Discussion in 'Trumpet Discussion' started by jiarby, Mar 27, 2012.

  1. xjb0906

    xjb0906 Piano User

    May 2, 2009
    Charlotte NC
    Tremendously nervous. It was my first time playing in front of others after a 13 yr layoff from playing. I still get nervous when I play a funeral. You only get one chance to get it right for that family and veteran. Just be prepared and you will be fine.
  2. mrsemman

    mrsemman Piano User

    Apr 8, 2010
    The key is to focus on the music. Most buglers find that closing their eyes helps. Getting the first note also helps.

    In my case, the NCOIC of the state Honor Guard unit was justified. While embarassed, I understood. I have made tremendous progress in both my trumpet playing and bugling. Sometimes it takes a horrible experience to bring about the change. I no longer feel arrogant, but confident in my abilities. Someday, I will approach the Honor Guard NCOIC and request an audition. Once done, I am sure that I will be in their good graces.

    On a side note, it may be that I am a retired Army Officer, and that group of enlisted personnel feel that having an officer be the bugler is an awkward situation.

    Good luck on Saturday.

  3. Vulgano Brother

    Vulgano Brother Moderator Staff Member

    Mar 23, 2006
    Parts Unknown
    Have been invited to an Americal Legion meeting early in April. Have called to all our local Armed Forces, gotten polite replies, and the V.A. had a 40 minute hold time. Most folk want a real trumpet player (as opposed to an electronic bugle) unless they request a bugler in uniform. If they can't play, they'll push a button.

    Am still muddling through this, but think we have enough members willing to honor veterans by playing the tune correctly and according to protocol.
  4. tedh1951

    tedh1951 Utimate User

    Oct 18, 2007
    The Wide Brown Land
    I've done this search here in Oz and this is the official Returned and Services League of Australia (RSL) stance, I suspect it is similar world wide ....

    Medal Wearing Protocol

    The Wearing of Medals and Decorations

    War medals may only be worn on the left breast by the persons upon whom they were conferred. The honour afforded remains with the individual and does not pass to a widow, parent, son or relative when the recipient is dead. Similarly, the same rules apply in cases where a posthumous award is made.

    The policy as it stands is that on the death of a recipient, technically, any honours and awards revert to the commonwealth in the first instance. The reality of course is that family members have an ambient claim and the commonwealth would not seek to intervene in medals being passed on directly within the family.

    Family members may wear their forebears medals on the right breast which indicates that they are not their own. There is no limitation or formal policy on what occasions they should be worn. In essence, the wearing of forebear's medals on the right breast is a convention passed down over the years that is largely dictated by the occasion and (ideally) a measure of decorum fitting the event. They should not be worn lightly or where it would be inappropriate to do so.

    For uniformed personnel, on ANZAC and Remembrance days only, modification of normal service dress code is allowed whereby they wear their own medals on the left breast accompanied (if they wish) by their ancestor's on the right.

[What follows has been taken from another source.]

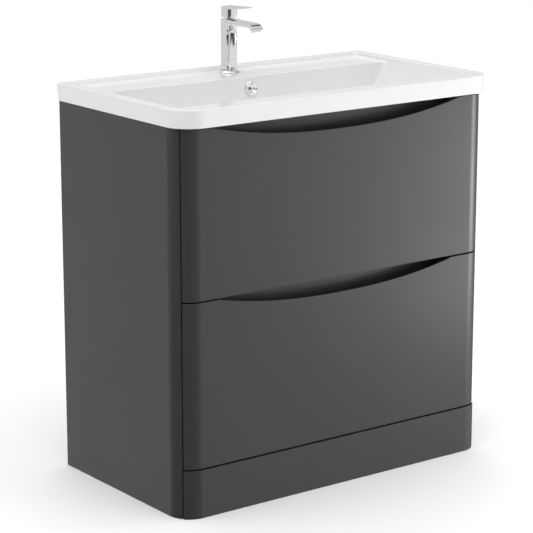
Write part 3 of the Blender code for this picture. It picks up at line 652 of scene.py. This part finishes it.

    War Medals (with certain exceptions) are worn on the left breast of the coat, or in a corresponding place on the dress, as the case may be. They will be worn in a horizontal line, suspended from a single bar, of which no part is to be seen, or stitched to the garment. When worn on the coat, the coat should be buttoned up.

    The ribbon should not exceed one inch in length, unless the number of clasps require it to be longer. The uppermost clasp should be one inch below the top of the ribbon. When two or more medals and decorations are worn, they will be so arranged that the lower edges (or lowest point of a Star) are in line. War medals are worn to show the Sovereign's head.

    War medals (or Campaign medals) are worn in the order of the dates of Campaigns for which they have been conferred, the first obtained being farthest from the left shoulder.


    The only time these should be worn are on occasions when evening dress or a dinner jacket is worn at a dinner or evening function.


    The RSL actively discourages the wearing of non official medals at RSL and other ceremonial or commemorative functions. If Commemorative Medals are worn, they should be positioned on the right breast and not mixed with Service Medals or Decorations.

    The Awards and National Symbols Branch of the Department of Prime Minister & Cabinet further states:

    “Over a number of years some ex-service organisations have created and distributed ‘commemorative’ medals to mark Particular periods of military service. These medals have no official status.

    You should be aware that the government has created a number of official medals that commemorate certain events, for example, the 80th Anniversary Armistice Remembrance Medal, the Australian Sports Medal and the “Anniversary of National Service 1951-1972 Medal”.

    Only those medals, decorations and honours, which have been created under the prerogative of the Crown, have official status. Such medals should be worn in accordance with The Order of Wearing Australian Honours and Awards on the left breast either on an official uniform or civilian dress.

    Official medals worn by relatives of a deceased veteran should be worn on the right breast.

    Ideally, unofficial medals should not be worn. However if they are worn as the occasion demands, they may be worn on the right breast.

    This advice is based on official protocol and practice”.


    No person, with the exception of a direct descendant of a deceased service man or woman, may wear medals which have not been awarded to him or her personally. This also applies to the wearing of miniature medals and medal ribbons.

    Fraudulent wearing of medals attracts penalties under Federal regulations and also attracts subsequent penalties under the RSL Constitution.
    Last edited: Mar 30, 2012
  5. coolerdave

    coolerdave Utimate User

    Nov 7, 2009
    San Pedro
    worrying about cracking or missing a note is not a good thought to have when playing .... so let's just go out there and think positive ... isn't it cool that we picked trumpet as our instrument instead of Sax ... it really is an honor to be part of these services.